> **Information supplied**:
____________________
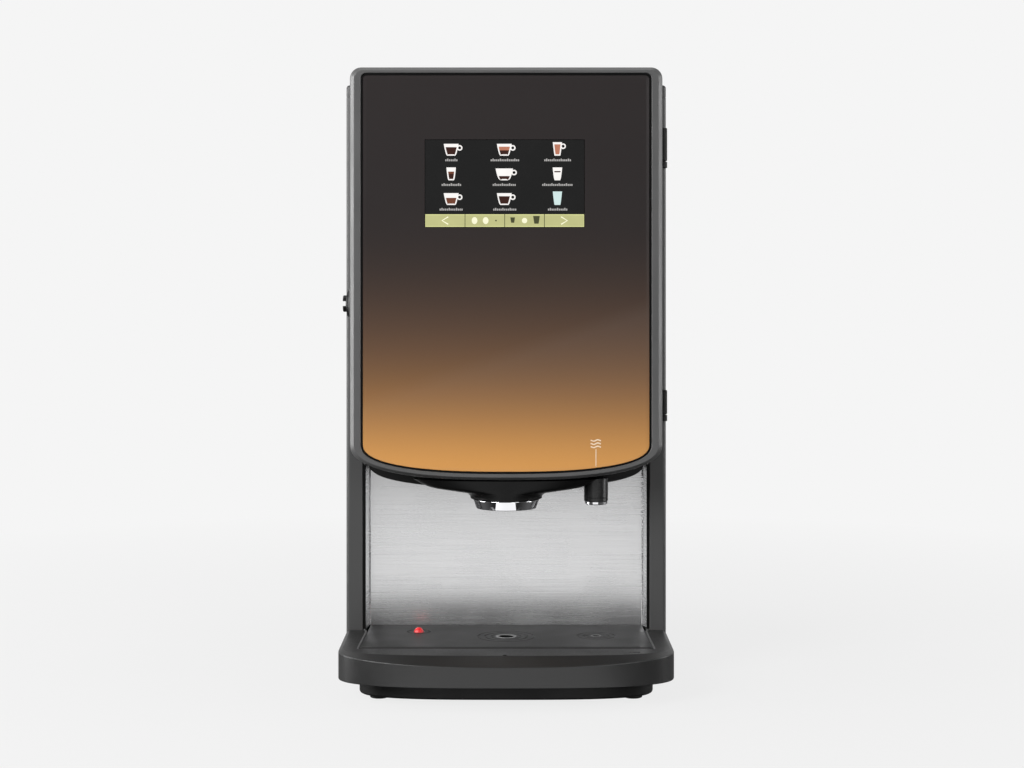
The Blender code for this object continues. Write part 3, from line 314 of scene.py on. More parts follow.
CHROME = surface("chrome_trim", (0.82, 0.82, 0.84), 0.05, 1.0, 4.0, 0.002,
                 mottle=0.02, spread=0.02, wear_and_highlight=0).mat
SPLASH = brushed_steel("splash_steel", "XY", (0.66, 0.66, 0.665), 0.26)
BOILER = brushed_steel("boiler_steel", "Z", (0.6, 0.6, 0.6), 0.34)
ZINC = zinc("chassis_zinc")
PANEL = panel_print()
GLASS = surface("display_glass", grey(30), 0.12, grain=12.0, depth=0.004, wear_and_highlight=0.0, mottle=0.03).mat
RED = surface("float_plastic", linear(214, 40, 44), 0.35, grain=1.0, depth=0.02).mat
OUTLET_RED = surface("outlet_plastic", linear(176, 38, 30), 0.4, grain=1.0, depth=0.03).mat
LOCK_METAL = surface("lock_metal", grey(52), 0.28, 0.7, 0.9, 0.01).mat
HINGE_METAL = surface("hinge_metal", grey(26), 0.4, 0.0, 0.9, 0.02, shine=0.2).mat
STEEL = surface("screw_steel", (0.5, 0.5, 0.5), 0.3, 1.0, 0.8, 0.01).mat
CLEAR = clear_plastic("canister_plastic", (0.78, 0.81, 0.83), 0.3)
MILKY = surface("natural_plastic", (0.74, 0.74, 0.69), 0.35, grain=1.2, depth=0.03).mat
HOSE = surface("hose_silicone", (0.7, 0.68, 0.62), 0.45, grain=1.5, depth=0.03).mat
MOTOR = surface("motor_metal", (0.43, 0.44, 0.45), 0.34, 0.9, 0.7, 0.01).mat
BOARD = surface("board_laminate", (0.02, 0.12, 0.05), 0.4, grain=1.8, depth=0.03, mottle=0.2).mat
VALVE = surface("valve_plastic", (0.5, 0.51, 0.53), 0.45, grain=1.2, depth=0.03).mat
FAN = surface("fan_plastic", grey(34), 0.4, grain=1.0, depth=0.02).mat
PRINT = surface("panel_marks", linear(255, 232, 204), 0.4, grain=1.0, depth=0.004, wear_and_highlight=0.0).mat


# ---- mesh helpers

def skin(bm, low, high):
    """Faces between two rows of vertices; either row, but not both, may be a single point."""
    count = max(len(low), len(high))
    for i in range(count):
        j = (i + 1) % count
        corners = [low[i % len(low)], low[j % len(low)], high[j % len(high)], high[i % len(high)]]
        bm.faces.new(list(dict.fromkeys(corners)))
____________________
> **Stated task**:
Write down the full listing again, exactly.

> **Solution for this exercise**:
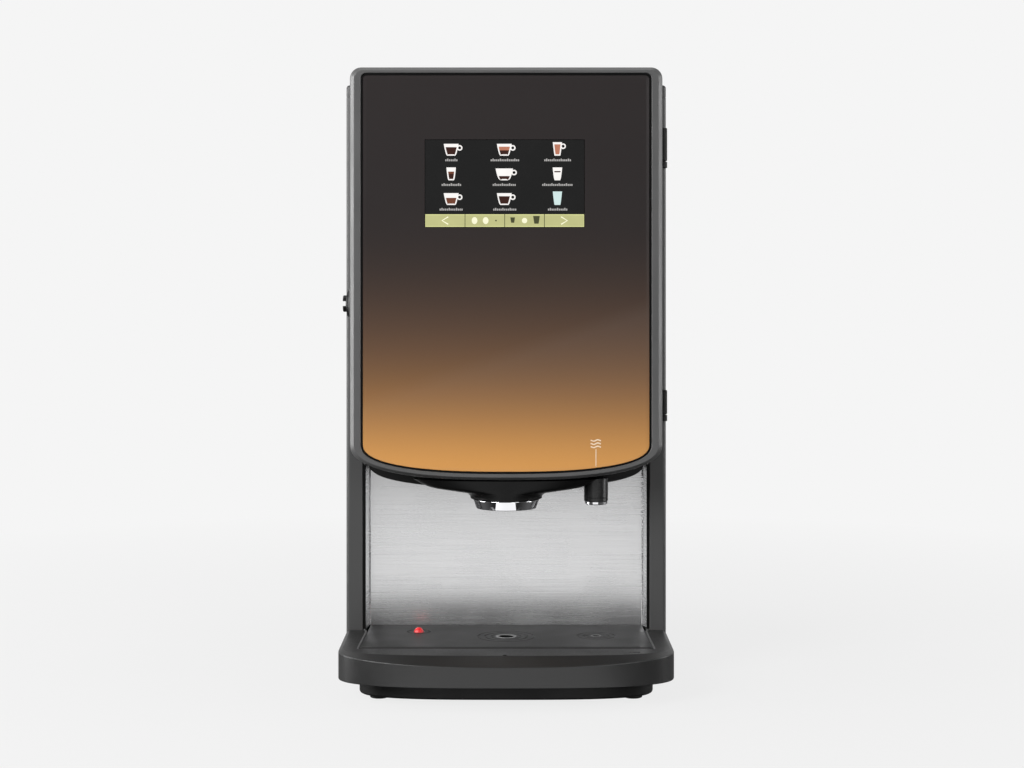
The Blender code for this object continues. Write part 3, from line 314 of scene.py on. More parts follow.
CHROME = surface("chrome_trim", (0.82, 0.82, 0.84), 0.05, 1.0, 4.0, 0.002,
                 mottle=0.02, spread=0.02, wear_and_highlight=0).mat
SPLASH = brushed_steel("splash_steel", "XY", (0.66, 0.66, 0.665), 0.26)
BOILER = brushed_steel("boiler_steel", "Z", (0.6, 0.6, 0.6), 0.34)
ZINC = zinc("chassis_zinc")
PANEL = panel_print()
GLASS = surface("display_glass", grey(30), 0.12, grain=12.0, depth=0.004, wear_and_highlight=0.0, mottle=0.03).mat
RED = surface("float_plastic", linear(214, 40, 44), 0.35, grain=1.0, depth=0.02).mat
OUTLET_RED = surface("outlet_plastic", linear(176, 38, 30), 0.4, grain=1.0, depth=0.03).mat
LOCK_METAL = surface("lock_metal", grey(52), 0.28, 0.7, 0.9, 0.01).mat
HINGE_METAL = surface("hinge_metal", grey(26), 0.4, 0.0, 0.9, 0.02, shine=0.2).mat
STEEL = surface("screw_steel", (0.5, 0.5, 0.5), 0.3, 1.0, 0.8, 0.01).mat
CLEAR = clear_plastic("canister_plastic", (0.78, 0.81, 0.83), 0.3)
MILKY = surface("natural_plastic", (0.74, 0.74, 0.69), 0.35, grain=1.2, depth=0.03).mat
HOSE = surface("hose_silicone", (0.7, 0.68, 0.62), 0.45, grain=1.5, depth=0.03).mat
MOTOR = surface("motor_metal", (0.43, 0.44, 0.45), 0.34, 0.9, 0.7, 0.01).mat
BOARD = surface("board_laminate", (0.02, 0.12, 0.05), 0.4, grain=1.8, depth=0.03, mottle=0.2).mat
VALVE = surface("valve_plastic", (0.5, 0.51, 0.53), 0.45, grain=1.2, depth=0.03).mat
FAN = surface("fan_plastic", grey(34), 0.4, grain=1.0, depth=0.02).mat
PRINT = surface("panel_marks", linear(255, 232, 204), 0.4, grain=1.0, depth=0.004, wear_and_highlight=0.0).mat


# ---- mesh helpers

def skin(bm, low, high):
    """Faces between two rows of vertices; either row, but not both, may be a single point."""
    count = max(len(low), len(high))
    for i in range(count):
        j = (i + 1) % count
        corners = [low[i % len(low)], low[j % len(low)], high[j % len(high)], high[i % len(high)]]
        bm.faces.new(list(dict.fromkeys(corners)))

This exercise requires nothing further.